エサと水は上段にも置かれていた そして1995年の初夏、大学院生活で暇をしていた(サボっていたわけです)私は、換羽でみすぼらしい姿となっていた「バアサン」(本当の名を誰も呼ばなくなっていました)を見ながら、重大な事に気がつきました。考えてみれば6才くらいになっているはずの彼女は、すでに老齢と言って良かったのです。
 「このままでは、文鳥がいなくなってしまう」
 普通の人には理解しがたい危機感に包まれた私は、秋までヒナを求めて右往左往し、現在の『系譜』の世界につながっていくことになりました。

 新王朝の初代となるヘイスケが、飛びまわる頃には動きも緩慢になっていた「バアサン」でしたが(カゴの中で運動不足が主な原因だと思います)、カゴの中で、ヘイスケのさえずりに尻尾をふったりもしていました。老後の穏やかな生活をかき回されながらも、結構楽しかったのかもしれません。
「若いモンはいいわねえ」ヘイスケを見つめている
 そして1997年の初夏の朝に冷たくなっていました。7〜8才だったでしょう。全く大切にされなかったのに、今にして思えば、しっかりと旧王朝と新王朝をつないでくれた、我が家の文鳥史の中では偉大な存在だったような気がします。彼女が往生した時には、ヘイスケとフク、そして2代目となるチビやその姉たちが飛びまわり、再び我が家は文鳥たちの活気にあふれていたのでした。

 

 ようやく、この話も終わりとなります。何しろ昔の事なので記憶が全くあやふやな上に、参考となる記録は10年前に歴代の系譜と原稿用紙にして2、3枚の概略をワープロの試し打ちにしたものがあるだけという状態でした。したがって、各々の出来事を特定の年代に当てはめていくだけでも苦労してしまう始末、一体、どれだけの文鳥たちの存在を忘却の彼方に置いてきてしまったものか、まったく申し訳ない気分にもなりました。

 一々記憶しないほど、何となく文鳥を飼い、何となく繁殖させ、何となく継続していたのが我が家の真相なわけです。振りかえれば、わざわざ体験する必要もなく、あまり思い出したくないような経験が積み重なっているといえます。

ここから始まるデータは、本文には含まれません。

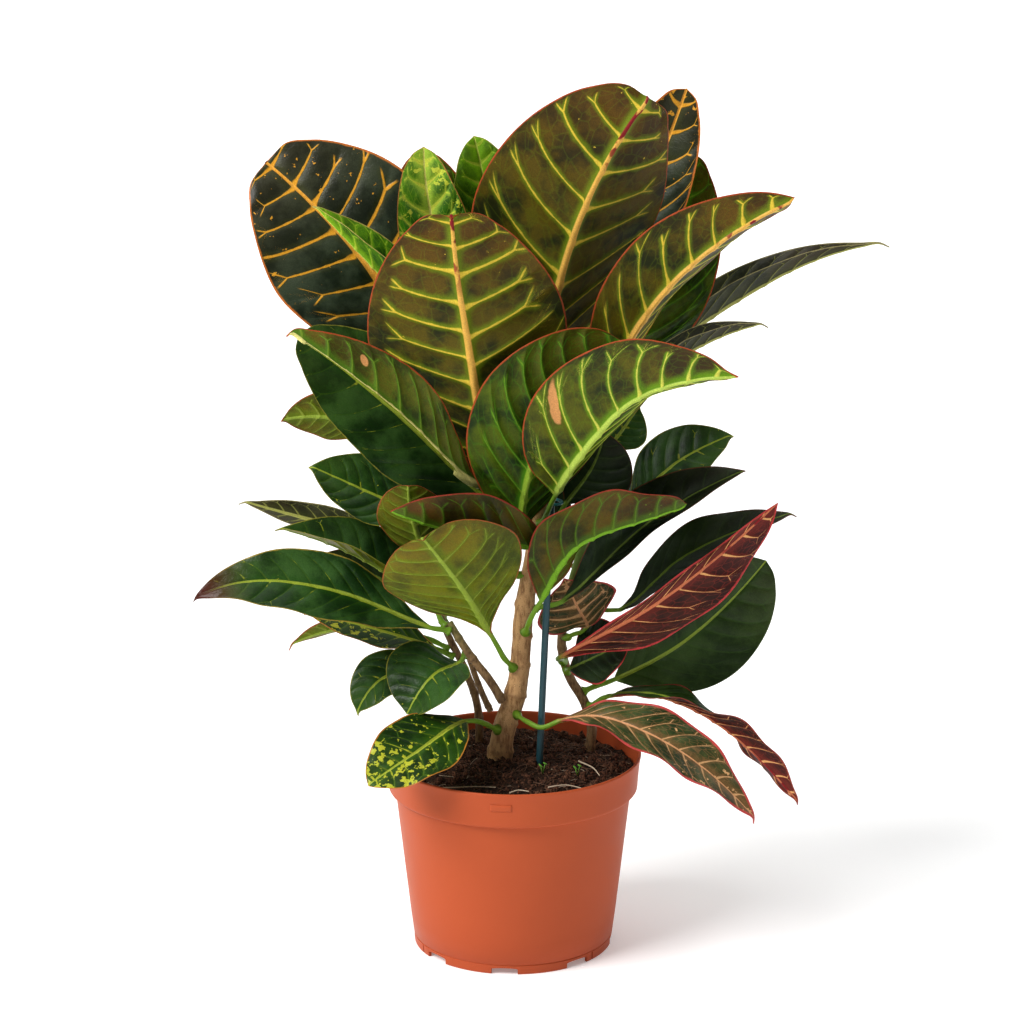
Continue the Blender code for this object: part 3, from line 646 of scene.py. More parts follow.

情報は飼育本一冊で、それすらしっかり消化出来ずに同じ事の繰り返しをしていただけだったのですから、長く飼うことだけに大した意味はないといわざるをえません。
 しかし経験談というのも、全く無意味ではないでしょう。それが他人のものでも、聞いて原因を自分なりに考えておけば、同じ失敗を犯す危険は絶対的に減少するはずです。そんな気持ちで読んでもらえれば、怪しい過去の遺産も生きてくるものと思います。
 私本人も書き進めていくうちに、この「旧王朝」という負の実体験を反面教師にしながら、今の文鳥たちと付き合っていることが意識出来たように思います。

 そして、今の文鳥たちが健康に楽しげにふるまっているを見ると、直接血縁関係はない上に、記憶すらあいまいになっている昔の文鳥たちとの、ある種の「つながり」を見出せる気もしてきました。一瞬一瞬の動作に昔の文鳥たちの姿がおぼろげに重なった時、一緒に今も生きているように思えてくるのです。